The more the ANC government persists with the money-is-no-object drive to racially transform the pilot body, and at the same time, throw out the seniority system (that is accepted worldwide), and abolish the tyranny of Training Captains, the greater will be the pressure for the true story to be told of the compromises that were made in pilot proficiency standards. (I sense a book on this.)

The entire business plan for SAA is a fairy tale. It is predicated on absurd assumptions such as the airline being profitable with 61% loads, despite the cost of having to transform and to operate politically expedient, but otherwise unprofitable, routes.

All this makes the airline un-investable. Minister Pravin Gordhan wants us to believe that there is ‘white knight’ strategic equity partner waiting in the wings to bail it out, but I’ll believe it when I see it.

The SAAF

In 2020 the South African Air Force Apparatchiks tried to pretend that it was 27 years old and not 100. It also saw the retirement of its first black chief, Lt. Gen. Zakes Msimang who threw a few parting punches against stupid politicians in his farewell speech.

Meanwhile the SAAF continued to break its few remaining active assets, with the write-off of an irreplaceable C130 Hercules in a runway excursion in Goma.

The CAA

Pilots either hate the CAA, or just ruefully shrug their shoulders and say, “This is Africa”. Thus, some accepted that it takes 60 days to renew basic aircraft documentation. Others remember the good old days when you could get documentation done while you had a cup of coffee.
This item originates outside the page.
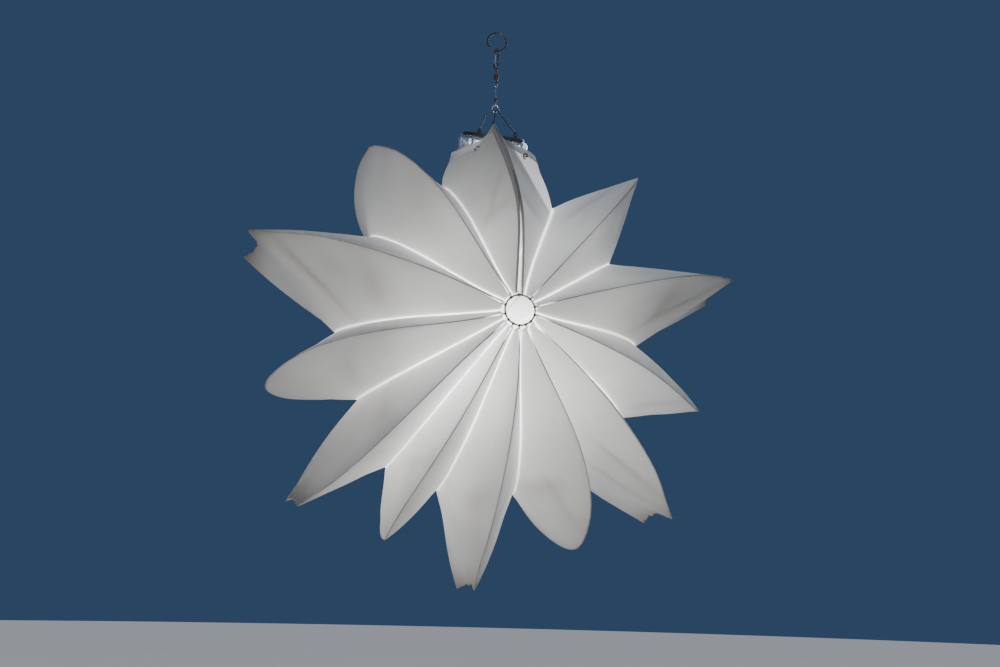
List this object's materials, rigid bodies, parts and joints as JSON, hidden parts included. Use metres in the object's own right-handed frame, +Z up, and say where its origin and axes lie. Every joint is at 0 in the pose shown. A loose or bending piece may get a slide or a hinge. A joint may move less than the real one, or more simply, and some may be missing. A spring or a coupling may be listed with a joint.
{
  "type": "hanging pleated star lantern",
  "caption": "Hanging star lantern of pleated white sheet fins round an open hub, with a clear solar light cap in a collar at the top and a swivel snap hanger.",
  "frame": {"origin": "where a hook bears: the inner top of the hanging ring", "axes": "+Z up along the hanging line, -Y out of the front hub along the star's axis, +X to the right when the front hub is seen"},
  "size_m": [0.4501, 0.2746, 0.5239],
  "materials": {
    "sheet": "matte spunbonded sheet",
    "closing_strip": "short pile",
    "dark_wire": "dark brown wire",
    "bright_wire": "bright wire",
    "steel": "plated",
    "clear_plastic": "clear moulded plastic",
    "dark_plastic": "satin",
    "white_plastic": "satin",
    "seal": "matte",
    "solar_glass": "glossy cell",
    "board": "varnished board",
    "lamp": "clear lamp",
    "battery_wrap": "printed wrap, no print"
  },
  "bodies": {
    "ring": {"hang_ring": "dark_wire"},
    "snap": {"snap_loop": "dark_wire", "swivel_barrel": "dark_wire"},
    "gate": {"snap_gate": "bright_wire"},
    "swivel": {"swivel_eye": "dark_wire"},
    "link": {"link_wire": "bright_wire", "crimp_sleeve": "dark_wire"},
    "lantern": {"fin_01_panel_a": "sheet", "fin_01_panel_b": "sheet", "fin_02_panel_a": "sheet", "fin_02_panel_b": "sheet", "fin_03_panel_a": "sheet", "fin_03_panel_b": "sheet", "fin_04_panel_a": "sheet", "fin_04_panel_b": "sheet", "fin_05_panel_a": "sheet", "fin_05_panel_b": "sheet", "fin_06_panel_a": "sheet", "fin_06_panel_b": "sheet", "fin_07_panel_a": "sheet", "fin_07_panel_b": "sheet", "fin_08_panel_a": "sheet", "fin_08_panel_b": "sheet", "fin_09_panel_a": "sheet", "fin_09_panel_b": "sheet", "fin_10_panel_a": "sheet", "fin_10_panel_b": "sheet", "fin_11_panel_a": "sheet", "fin_11_panel_b": "sheet", "fin_12_panel_a": "sheet", "fin_12_panel_b": "sheet", "seam_strip_left": "closing_strip", "seam_strip_right": "closing_strip", "front_hub_ring": "dark_wire", "rear_hub_ring": "dark_wire", "front_hub_ties": "dark_wire", "rear_hub_ties": "dark_wire", "collar_hooks": "dark_wire", "cap_housing": "clear_plastic", "cap_lid": "dark_plastic", "cap_gasket": "seal", "solar_cell": "solar_glass", "cap_base": "white_plastic", "cap_screws": "steel", "circuit_board": "board", "leds": "lamp", "battery": "battery_wrap", "battery_contacts": "steel", "switch_body": "steel", "left_leg": "dark_wire", "right_leg": "dark_wire", "rear_leg": "dark_wire", "apex_ring": "bright_wire"},
    "door": {"battery_door": "white_plastic"},
    "switch": {"switch_knob": "dark_plastic"}
  },
  "joints": [
    {"name": "snap_swing", "type": "hinge", "parent": "ring", "child": "snap", "pos_m": [0, 0, -0.0176], "axis": [1, 0, 0], "range_deg": [-50, 50]},
    {"name": "gate_swing", "type": "hinge", "parent": "snap", "child": "gate", "pos_m": [-0.00097, 0.00241, -0.0306], "axis": [0.9272, 0.3746, 0], "range_deg": [0, 18], "stiffness_Nm_per_rad": 0.001},
    {"name": "swivel_spin", "type": "hinge", "parent": "snap", "child": "swivel", "pos_m": [0, 0, -0.0468], "axis": [0, 0, 1], "continuous": true},
    {"name": "link_swing", "type": "hinge", "parent": "swivel", "child": "link", "pos_m": [0, 0, -0.0513], "axis": [0, 1, 0], "range_deg": [-35, 35]},
    {"name": "lantern_swing", "type": "hinge", "parent": "link", "child": "lantern", "pos_m": [0, 0, -0.0721], "axis": [1, 0, 0], "range_deg": [-35, 35]},
    {"name": "battery_door_hinge", "type": "hinge", "parent": "lantern", "child": "door", "pos_m": [-0.02473, 0.01845, -0.11977], "axis": [0, 0.9511, 0.309], "range_deg": [0, 95]},
    {"name": "switch_slide", "type": "slide", "parent": "lantern", "child": "switch", "axis": [0.9986, 0.0162, -0.0498], "range_m": [0, 0.0025]}
  ]
}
This year, thanks to Covid-19, CAA staff were allowed to work from home. It seems that much of the work was not done, perhaps because they did not have access to a working enterprise management system, even though the CAA spent upwards of R90 million on one a few years ago. So the endless checking and double checking of signatures and box ticking was not possible, and Certificates of Registration and Authorities to Fly took months.

Nonetheless, to give the CAA it’s due, it seems to have tried its best to sort out the backlog, and as we head into the end of the year, the situation has become tolerable for most users. Meanwhile the regulator continues to get pounded in the courts, where it loses legal battle after legal battle.

SpaceX

Big happy news was achieved by SpaceX. Our Pretoria boykie, Elon Musk, really showed that he does have the right stuff in that they flew two astronauts to the space station and back in May and then a full crew in November.

SpaceX is also pushing ahead with its Starlink project to provide widespread 5G coverage to the third world. This is obviously to be welcomed, however I fear the impact of all these little satellites as future space debris.

Conclusion

So as for 2020, that was an extraordinarily bleak year.

From this low point, things can only get better. I still believe that; “This too shall pass” and, “It’s always darkest before the dawn”.